Monday, 4 August 2008

"MPs sceptical over car tax rise"

A ray of hope?

Nope.

Rather bizarre to find myself agreeing with ex-Minister Peter Kilfoyle (Lab, Liverpool Walton). There's more logic and commonsense in this single comment than in all the blathering from the politicians: "How can it affect people's choices that they made years ago? Trade in their car for an eco noddy car? How can they afford it as the second hand value of their current car has plummeted?

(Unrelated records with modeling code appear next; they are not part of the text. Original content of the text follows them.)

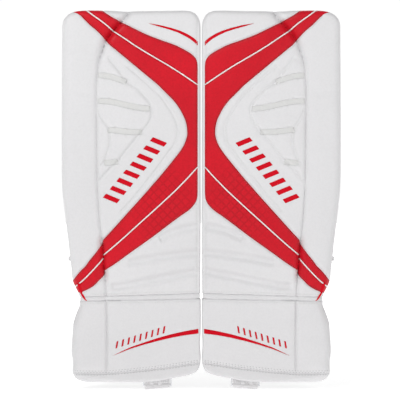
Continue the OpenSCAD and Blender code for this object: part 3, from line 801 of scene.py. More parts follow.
def leather(name, col, rough=0.46, dark=0.93, pattern=False, coat=0.0, grain=620, scuff=0.12, tint=(1, 1, 1), spec=0.42):
    """Coated synthetic leather: fine pebble grain, soft creases, faint scuffs."""
    m, nt, p = new_material(name)
    v = coords(nt)
    pebble = voronoi(nt, v, grain)
    fine = noise(nt, v, grain * 1.7, 3)
    soft = noise(nt, v, 26, 4)
    cloud = noise(nt, v, 5.5, 3)
    base = ramp(nt, cloud, [(0.30, shade(col, dark)), (0.70, col)])
    scuffs = ramp(nt, noise(nt, coords(nt, (1, 1, 0.32)), 34, 6, 0.7), [(0.58, (0, 0, 0)), (0.74, (1, 1, 1))])
    sc = maths(nt, "MULTIPLY", scuffs, scuff)
    worn = mixcol(nt, sc, base, tuple(c * t * 0.80 + 0.02 for c, t in zip(col, tint)))
    h = maths(nt, "ADD", maths(nt, "MULTIPLY", pebble, 0.7), maths(nt, "MULTIPLY", fine, 0.3))
    nrm = bump(nt, h, 0.00028, 0.42)
    rgh = spread(nt, cloud, rough - 0.05, rough + 0.07, 0.3, 0.7)
    if pattern:
        # a fine embossed lattice that fades in towards the middle of the lower band
        tc = nt.nodes.new("ShaderNodeTexCoord")
        sp = nt.nodes.new("ShaderNodeSeparateXYZ")
        nt.links.new(tc.outputs["Object"], sp.inputs[0])
        x = maths(nt, "ABSOLUTE", sp.outputs["X"])
        z = sp.outputs["Z"]
        a = maths(nt, "SINE", maths(nt, "MULTIPLY", maths(nt, "ADD", x, z), 2 * math.pi / 0.0180))
        b = maths(nt, "SINE", maths(nt, "MULTIPLY", maths(nt, "SUBTRACT", maths(nt, "MULTIPLY", x, 1.0), z), 2 * math.pi / 0.0180))
        lat = maths(nt, "MAXIMUM", a, b)
        lat = spread(nt, lat, 0, 1, 0.42, 0.98)
        # how strongly it shows: strongest about (75, 345) mm, gone 130 mm away
        dx = maths(nt, "DIVIDE", maths(nt, "SUBTRACT", x, 0.075), 0.075)
        dz = maths(nt, "DIVIDE", maths(nt, "SUBTRACT", z, 0.350), 0.105)
        r2 = maths(nt, "ADD", maths(nt, "MULTIPLY", dx, dx), maths(nt, "MULTIPLY", dz, dz))
        show = maths(nt, "SUBTRACT", 1.0, r2, clamp=True)
        k = maths(nt, "MULTIPLY", lat, show)
        worn = mixcol(nt, maths(nt, "MULTIPLY", k, 0.38), worn, shade(col, 0.48))
        nrm = bump(nt, maths(nt, "MULTIPLY", k, -1.0), 0.0006, 0.6, nrm)
    speck = ramp(nt, noise(nt, v, 240, 3, 0.7), [(0.32, (0.86, 0.86, 0.86)), (0.60, (1, 1, 1))])
    worn = mixcol(nt, 0.9 if pattern else 0.25, worn, speck, "MULTIPLY")
    nrm = bump(nt, soft, 0.0011, 0.16, nrm)
    nt.links.new(worn, p.inputs["Base Color"])
    nt.links.new(rgh, p.inputs["Roughness"])
    nt.links.new(nrm, p.inputs["Normal"])
    p.inputs["Specular IOR Level"].default_value = spec
    p.inputs["Sheen Weight"].default_value = 0.04
    if coat:
        p.inputs["Coat Weight"].default_value = coat
        p.inputs["Coat Roughness"].default_value = 0.35
    return m


def woven(name, col, pitch=0.0016, rough=0.75, rib=(1, 0, 1), contrast=0.72, depth=0.0004, sheen=0.25):
    """Woven webbing or elastic: crossing ribs at thread scale."""
    m, nt, p = new_material(name)
    tc = nt.nodes.new("ShaderNodeTexCoord")
    sp = nt.nodes.new("ShaderNodeSeparateXYZ")
    nt.links.new(tc.outputs["Object"], sp.inputs[0])
    k = 2 * math.pi / pitch
    across = maths(nt, "SINE", maths(nt, "MULTIPLY", maths(nt, "ADD", sp.outputs["X"], maths(nt, "MULTIPLY", sp.outputs["Y"], 0.8)), k))
    up = maths(nt, "SINE", maths(nt, "MULTIPLY", sp.outputs["Z"], k * 0.62))
    w = maths(nt, "MULTIPLY", across, up)
    w = spread(nt, w, 0, 1, -1, 1)
    v = coords(nt)
    fuzz = noise(nt, v, 900, 3)
    cloud = noise(nt, v, 14, 3)
    c = ramp(nt, w, [(0.15, shade(col, contrast)), (0.85, col)])
    c = mixcol(nt, spread(nt, cloud, 0.0, 0.22, 0.35, 0.7), c, tuple(x * 0.8 + 0.03 for x in col))
    h = maths(nt, "ADD", w, maths(nt, "MULTIPLY", fuzz, 0.5))
    nt.links.new(c, p.inputs["Base Color"])
    nt.links.new(spread(nt, fuzz, rough - 0.06, rough + 0.1, 0.3, 0.7), p.inputs["Roughness"])
    nt.links.new(bump(nt, h, depth, 0.6), p.inputs["Normal"])
    p.inputs["Sheen Weight"].default_value = sheen
    p.inputs["Sheen Roughness"].default_value = 0.45
    p.inputs["Specular IOR Level"].default_value = 0.3
    return m


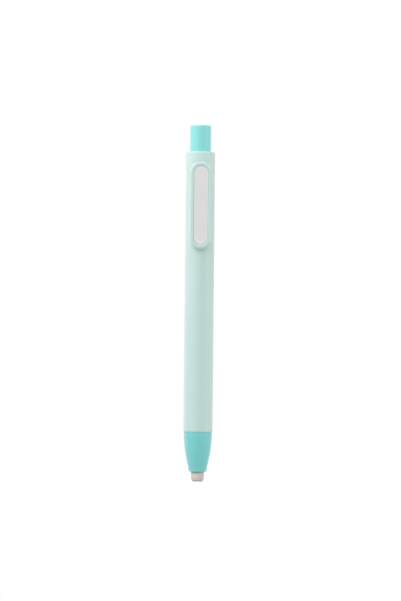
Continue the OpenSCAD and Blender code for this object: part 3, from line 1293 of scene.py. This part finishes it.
@dataclass
class Studio:
    """A white sweep under six soft lamps, the broadest of them on the left, by the button."""

    sky: float = 0.585
    sky_code: str = "fbfdff"
    floor_code: str = "fafafa"
    floor_white: float = 0.985
    floor_size: float = 3.0
    floor_cloud: float = 40.0
    floor_shade: float = 0.98
    floor_roughness: float = 0.9
    lamps: tuple[Lamp, ...] = (
        Lamp("key_lamp", (-0.40, 0.45, 0.40), 1.60, 0.90, 0.66, "fbfbff"),
        Lamp("left_lamp", (-0.36, 0.32, 0.28), 0.18, 0.40, 0.30),
        Lamp("left_edge_lamp", (-0.32, 0.28, 0.06), 0.50, 0.50, 0.11),
        Lamp("top_lamp", (-0.25, 0.60, 0.90), 1.00, 0.50, 0.50),
        Lamp("right_high_lamp", (0.70, 0.55, 0.85), 0.98, 0.50, 0.50),
        Lamp("right_low_lamp", (0.42, 0.10, 0.14), 0.28, 0.40, 0.26))

    def world(self) -> None:
        """Lights the stick evenly from all round, and shows plain white behind it."""
        world = bpy.data.worlds.new("white_sky")
        world.use_nodes = True
        made = Nodes(world.node_tree)
        light = made.node("ShaderNodeBackground", {
            "Color": colour(self.sky_code), "Strength": self.sky})
        plain = made.node("ShaderNodeBackground", {"Color": WHITE, "Strength": 1.0})
        made.show("World Output", light, plain)
        bpy.context.scene.world = world

    def floor(self) -> None:
        """Lays the white floor, which keeps the stick's soft shadow."""
        sheet = bmesh.new()
        bmesh.ops.create_grid(sheet, x_segments=1, y_segments=1, size=self.floor_size / 2)
        mesh = bpy.data.meshes.new("white_floor")
        sheet.to_mesh(mesh)
        sheet.free()
        floor = new_object("white_floor", mesh)
        made = Recipe("white_floor")
        shade, white = colour(self.floor_code, self.floor_shade), colour(self.floor_code)
        made.paint(Base_Color=made.blend(made.noise(self.floor_cloud), shade, white))
        made.paint(Roughness=self.floor_roughness)
        plain = made.node("ShaderNodeEmission", {"Color": WHITE, "Strength": 1.0})
        made.show("Material Output", made.shader, plain, self.floor_white)
        mesh.materials.append(made.material)

    def build(self) -> None:
        """Sets up the sky, the floor and the lamps."""
        self.world()
        self.floor()
        for lamp in self.lamps:
            lamp.hang()
        bpy.context.scene.view_settings.view_transform = "Standard"


def main() -> None:
    """Builds the stick piece by piece, then its light and camera."""
    logging.basicConfig(level=logging.INFO, format="%(name)s: %(message)s")
    PhotoCamera().build()
    for part in (Barrel(), TailBush(), Clip(), PushButton(), NoseCone(), EraserCore(), Works()):
        part.build()
    Studio().build()


if __name__ == "__main__":
    main()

Mark Ovens, Wilts"

And what the f*** is this: "A "car scrappage" scheme to pay drivers of high emission cars to switch to a more environmentally friendly model was also advocated - an idea welcomed by Friends of the Earth"?

Obnoxio points out the fatal flaw in this logic.

Thursday, 14 February 2008

"Map shows toll on world's oceans"

From the BBC's science department, another totally fact-free article.

'Impact'? 'Threat? 'Toll'? You have to quantify these things, then try to explain them and then run experiments (or at least find fair comparatives) to see if the explanation is the correct one and so on, that's what science is about!

On an even less serious note, this map suggests to me that land has no effect on the oceans, and as we all live on land, we can't be having any impact, can we? Natch.


Oh yes, and it is quite possibly true that there are less fish in The North Sea than a decade or two ago, that's down to the bloody EU, and is easily fixed.